Transferring data in the form of signals via a transmission medium is one of the physical layer's primary functions. Before we can send any information—whether text, audio, images, or video—we need to translate it into a form that can travel.
Analog Signals
Analog signals are continuous waveforms that vary over time. Imagine them flowing smoothly like waves on an ocean. They handle things like traditional voice calls and radio broadcasts beautifully. Their main characteristic is that they have an infinite number of values within any given range.
Digital Signals
Digital signals switch sharply between discrete values—typically on (1) and off (0) states. They excel at preserving perfect copies of data over long distances without degradation. This is the foundation of computer networks, fiber optics, and all modern digital communication.
Multiplexing Techniques
The real challenge comes when we need to send lots of information at once through the same medium. Multiplexing solves a simple but critical problem: too much information needs to travel through limited channels.
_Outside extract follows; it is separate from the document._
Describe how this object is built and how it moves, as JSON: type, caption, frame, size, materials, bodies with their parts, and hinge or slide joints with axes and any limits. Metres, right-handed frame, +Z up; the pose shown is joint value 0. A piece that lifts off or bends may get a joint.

It acts like traffic management on a busy highway, ensuring millions of phone calls, video streams, and text messages share the same cables without turning into digital gibberish.
Frequency Division Multiplexing (FDM)
The Radio Station Approach: This approach gives each signal its own dedicated lane on the highway by assigning unique frequency ranges. It requires "guard bands" (empty frequency spaces) to prevent interference. Cable television still uses this method today to deliver hundreds of channels through a single coaxial cable.
Time Division Multiplexing (TDM)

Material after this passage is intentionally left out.